Private Associations are another cup of tea altogether I believe, since they have near and far term ramifications. For example, again this is MY opinion only, at their inception in a new neighborhood, there is much enthusiasm and involvement by the members. Rules are in place and things move along very well. After a few years however, as happens in most groups, the membership(homeowners) and leadership changes, the rules probably are bent a little here and there and dissent is likely. As people become more unhappy with the management they have elected, they may lean towards disbanding the association or look to the Township to step in and get things back in order for them. It would seem that there are no real pros and no real cons for the Township except the annoyances to come in the future when things are not going as planned for some of the residents and they want Township help.
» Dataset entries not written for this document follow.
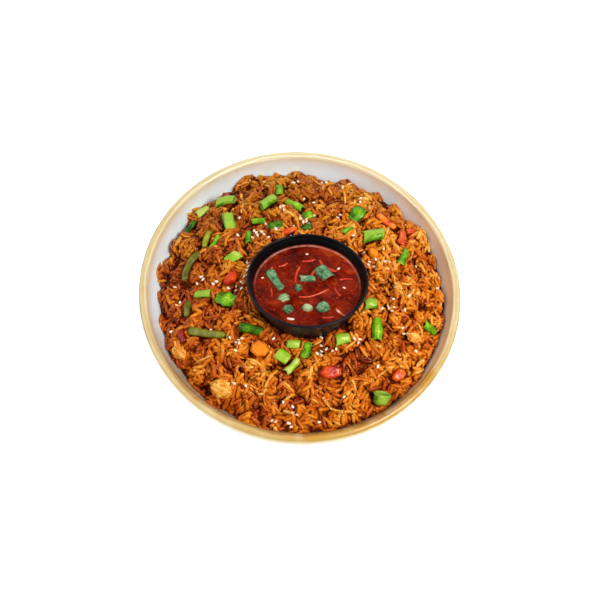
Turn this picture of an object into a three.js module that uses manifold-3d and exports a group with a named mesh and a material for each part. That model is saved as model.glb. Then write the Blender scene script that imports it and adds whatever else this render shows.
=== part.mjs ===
// A round stoneware bowl heaped with fried rice. A small black cup of thick red gravy leans
// back in the middle of the heap, and spring onion, carrot, sweet pepper, chicken and sesame
// lie over the rice. Millimetres, +Z up, origin in the middle of the foot's underside.

import * as THREE from 'three';
import { mergeVertices } from 'three/addons/utils/BufferGeometryUtils.js';
import Module from 'manifold-3d';

// ---- Driving dimensions --------------------------------------------------------------

const BOWL_HEIGHT = 58;
const BOWL_FLOOR = 8;          // height of the inside floor
const MOUTH_RADIUS = 100.5;    // inside radius at the rim
const BOWL_WALL = 4.9;         // thickness of the wall, square to its surface
const RIM_BAND = 1.6;          // extra thickness of the wall a little under the rim
const LIP_HEIGHT = 2.2;        // height of the rounded lip over the wall
const WALL_ROUNDNESS = 2.4;    // power of the inside curve: 2 would be an ellipse
const WALL_TAPER = 0.14;       // lean of the upper wall
const FOOT_OUTER = 48;
const FOOT_INNER = 40;
const FOOT_RECESS = 2.2;       // the base inside the foot ring is this far off the table
const BOWL_SIDES = 46;

const EDGE_HEIGHT = 43.6;      // mean height at which the rice meets the wall
const EDGE_TILT = 2.5;         // the rice stands this much higher on one side, lower opposite
const EDGE_HIGH_SIDE = -15;    // direction of that high side, degrees from +X
const CROWN_HEIGHT = 66;       // height of the middle of the heap
const CROWN_POWER = 3.6;       // how flat the middle is and how steep the edge
const WALL_GAP = 0.95;         // rice to bowl wall
const HEAP_RINGS = 18;
const BUMP = 1.2;              // half height of the bumps that single grains make
const GRAIN_LENGTH = 7.8;
const GRAIN_WIDTH = 2.2;
const GRAIN_COUNT = 46;
const SEED_LENGTH = 3.2;
const SEED_WIDTH = 2;

const CUP_RADIUS = 38.5;       // outside radius of the cup's lip
const CUP_BASE_RADIUS = 26.5;
const CUP_HEIGHT = 34;
const CUP_WALL = 1.5;
const CUP_SIDES = 36;
const CUP_PLACE = [3.7, -5.4, 77.5];  // middle of the lip
const CUP_LEAN_BACK = 13;      // degrees, front edge up
const CUP_LEAN_SIDE = 3;       // degrees, left edge up

const GRAVY_DEPTH = 7.2;       // surface below the lip, in the middle
const GRAVY_RINGS = 7;

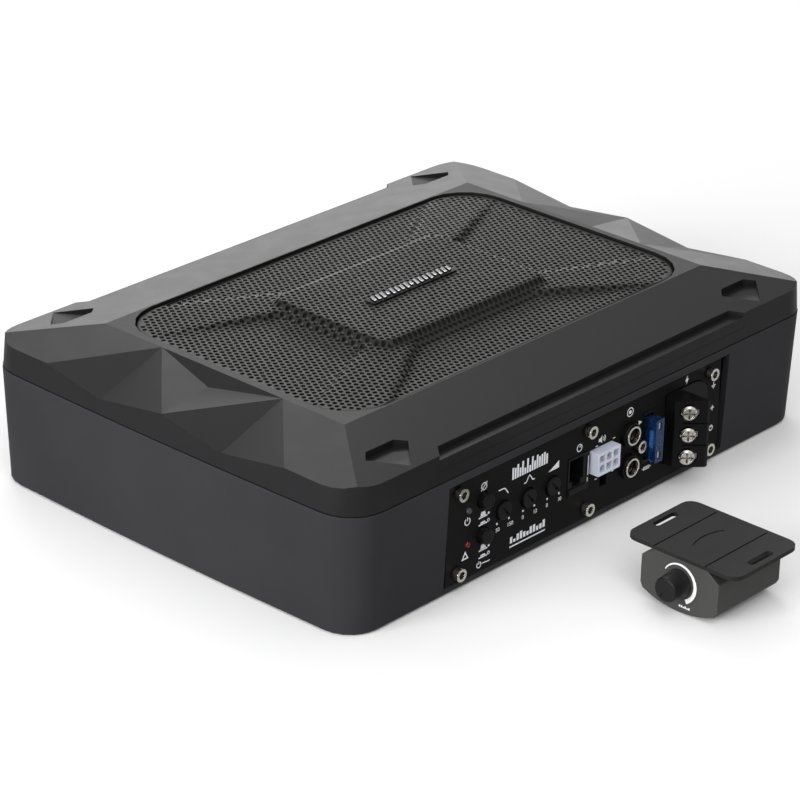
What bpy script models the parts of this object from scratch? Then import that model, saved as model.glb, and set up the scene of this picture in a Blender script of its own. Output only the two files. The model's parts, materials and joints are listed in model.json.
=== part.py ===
"""Powered car subwoofer: a flat under-seat bass box with its own amplifier and a wired level remote.

The box lies flat with its grille up. The origin is the middle of its underside, on the ground.
+X runs along the long side, the control panel faces -Y, and +Z is up.
All sizes below are millimetres; they become metres when a mesh is made.
"""

import math

import bmesh
import bpy
from mathutils import Vector

MM = 0.001
GAP = 0.3

# Casing: tub below, lid above, parted at SEAM_Z
HALF_X = 140.8
HALF_Y = 101.0
CORNER_R = 16.7
SIDE_BOW = 1.24
SEAM_Z = 50.5
TUB_DRAFT = 2.0
TUB_EDGE = 1.0
WALL = 3.2
RIM = 1.5
FLOOR = 2.5
SEAL_DROP = 0.8
RIDGE_Y = 33.2
SHOULDER_Y = 65.0
HIP_ANGLE = 51.6
POST_X = 127.0
POST_Y = 86.5
POST_R = 5.4

# Lid top: a flat plateau, sloping sides and a folded V at each short end
PLATEAU_X = 108.0
PLATEAU_Y = 65.4
PLATEAU_Z = 68.3
LONG_SLOPE = 0.184
END_SLOPE = 0.222
VALLEY_Y = 33.1
EDGE_INSET = 1.2
RIDGE_Z = 61.5
VALLEY_Z = 56.8
NOTCH_X = 115.2
NOTCH_Z = 64.4
ROOF_Z = 60.7
ROOF_X = 116.0
ROOF_Y = 79.0
POCKET_Z = 62.2
POCKET_PLAN = ((99.7, 82.5), (114.7, 82.5), (118.6, 86.3), (106.7, 98.0), (95.4, 86.3))
GROOVE_Y = 95.0
GROOVE_TOP_Z = 60.2
GROOVE_LOW_Z = 55.5
GROOVE_WALL_Y = 100.2
GROOVE_INNER_X = 88.7
GROOVE_FLARE = 0.88

# Grille opening and the embossed grille sheet
OPENING_X = 105.0
OPENING_Y = 64.8
OPENING_R = 21.5
LEDGE_Z = 64.6
THROAT_X = 98.0
THROAT_Y = 58.0
THROAT_R = 16.0
GRILLE_Z = 67.3
GRILLE_PAD_Z = 71.6
GRILLE_SHEET = 1.0
PAD_X = 48.5
PAD_Y = 31.2
PAD_WALL = 4.3
ARM_WIDTH = 10.0
ARM_DROP = 0.5
BADGE_X = 50.0
BADGE_Y = 6.0
BADGE_Z = 1.2

# Oval woofer hung under the lid
DRIVER_SIDES = 32
HIDDEN_SIDES = 8
FLANGE = (113.0, 77.0, 5.0)
FLANGE_TOP = 58.1
FLANGE_SHEET = 1.5
BOWL_MOUTH = (96.0, 58.0, 3.0)
BOWL_RIM_Z = 50.5
SEAT_Z = 28.3
SEAT_R = 30.0
SPIDER_LEDGE_Z = 34.0
SPIDER_LEDGE_R = 42.0
WOOFER_SCREW_X = 97.0
WOOFER_SCREW_Y = 61.5
COIL_R = 25.4
COIL_WALL = 0.9
COIL_LOW = 16.0
COIL_TOP = 39.3
CONE_NECK_R = 25.9
CONE_NECK_Z = 38.0
YOKE_Z = 3.5
YOKE_R = 44.0
POLE_R = 23.9
MAGNET_R = 45.0

# Control panel on the front wall
PANEL_Y = -99.5
PANEL_SHEET = 1.6
PANEL_LEFT = -87.2
PANEL_RIGHT = 80.0
PANEL_LOW = 3.5
PANEL_TOP = 46.3
WINDOW = (-87.7, 83.8, 3.2, 46.8)
PANEL_SCREWS = (
    (-81.5, 42.3), (-81.5, 8.2), (-5.4, 42.3), (-5.2, 8.2), (26.4, 25.0), (72.0, 41.8), (72.2, 7.8),
)
PANEL_SCREW_HEAD_R = 2.75
PANEL_SCREW_HEAD_H = 3.0
PANEL_SCREW_SHANK = (1.45, 6.0)
RCA_SCREW = 4
LEDS = {"power_led": (-75.0, 32.4), "protect_led": (-75.3, 18.2)}
BUTTONS = {"phase_button": (-67.0, 34.4), "auto_on_button": (-66.8, 19.2)}
TRIMMERS = {"low_pass_trimmer": -55.2, "bass_boost_trimmer": -40.5, "level_trimmer": -26.0}
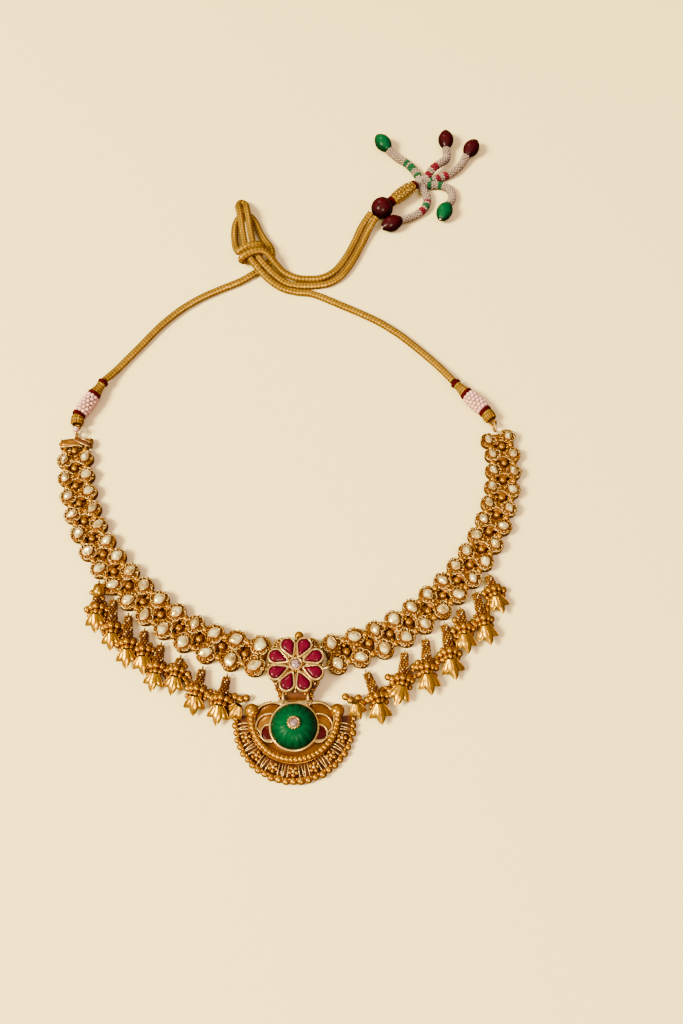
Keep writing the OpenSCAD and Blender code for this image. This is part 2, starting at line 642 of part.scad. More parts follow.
// The emerald is a fluted dome with a flat top that the small collet sits on
flute_depth = 0.05;
flute_points = 4;
emerald_flat_r = 2.1;
emerald_base_z = pendant_t + clear;
emerald_top_z = emerald_base_z + emerald_h;
module pendant_emerald() {
    rings = 7;
    girdle = 1;
    steep = acos(emerald_flat_r / emerald_r);
    color("darkgreen") translate(emerald_at) loft(concat(
        [emerald_ring(0.94, 0, emerald_base_z), emerald_ring(1, 0, emerald_base_z + 0.5)],
        [for (j = [0 : rings]) let (a = steep * j / rings)
            emerald_ring(cos(a), j == 0 ? 0 : flute_depth * (j == rings ? 0.4 : 1),
                emerald_base_z + girdle + (emerald_h - girdle) * sin(a) / sin(steep))]));
}
function emerald_ring(share, depth, z) =
    [for (k = [0 : flutes * flute_points - 1])
        let (a = 360 * k / (flutes * flute_points),
            r = emerald_r * share * (1 - depth * (1 - abs(sin(a * flutes / 2)))))
        [r * cos(a), r * sin(a), z]];

collet_r = 1.9;
collet_h = 0.9;
pendant_gem_r = 1.4;
module pendant_collet() {
    color("gold") translate(concat(emerald_at, emerald_top_z + clear)) difference() {
        cylinder(r = collet_r, h = collet_h);
        translate([0, 0, collet_h / 2]) cylinder(r = pendant_gem_r + clear, h = collet_h);
    }
}
module pendant_diamond() {
    base_z = emerald_top_z + clear + collet_h / 2 + clear;
    color("mistyrose") translate(emerald_at) gem(pendant_gem_r, base_z, base_z + 0.9);
}

// Ends of the cords: an eye, a gold wrap, a thread ring, the pearl sleeve's core,
// a thread ring and a cone. Column 0 is a length and columns 1 and 2 are the radii.
ring_l = 1.2;
core_r = 1.2;
cone_r = 2.3;
function lean_of(side) = side == "left" ? -3 : 16;
function turn_of(side) = side == "left" ? -28 : 12;
function eye_x(side) = end_hole(side) + 2 * end_ring_r;
eye_r = 1.15;
axis_z = sleeve_d / 2;

module stack(rows, i = 0) {
    if (i < len(rows)) {
        cylinder(h = rows[i][0], r1 = rows[i][1], r2 = rows[i][2]);
        translate([0, 0, rows[i][0]]) stack(rows, i + 1);
    }
}

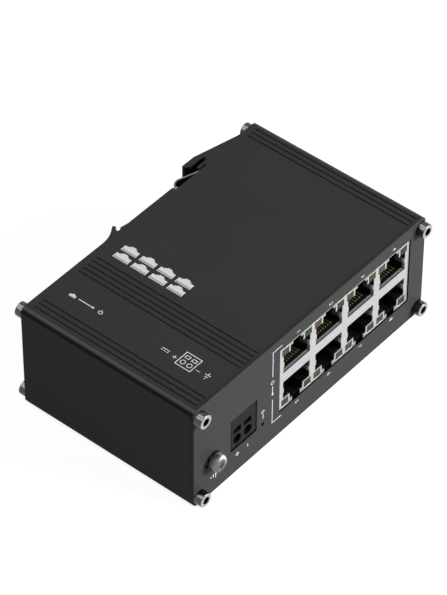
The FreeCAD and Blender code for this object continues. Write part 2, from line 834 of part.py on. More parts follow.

Think about the so-called desirable age-restricted communities that so many developers are pushing these days. What happens when grandpa and grandma need to take in their grandchildren and are prohibited by the association's bylaws from doing that. Who are they going to call? The Township? Or, when someone wants to move to warmer climes and the only buyers they can find have kids under the age of 18 (or whatever the restriction is) and they start to create a fuss and try to get the association disbanded and the opposite (good effect intended when the development was approved - no impact on the schools) effect happens, that the age-restricted community becomes no longer age-restricted.

I know I'm not giving you any definitive answers here. I do believe that many associations make it and do a good job for their communities and are trouble free for their municipalities. Still, when things do not go well, the residents will likely want help from the Township.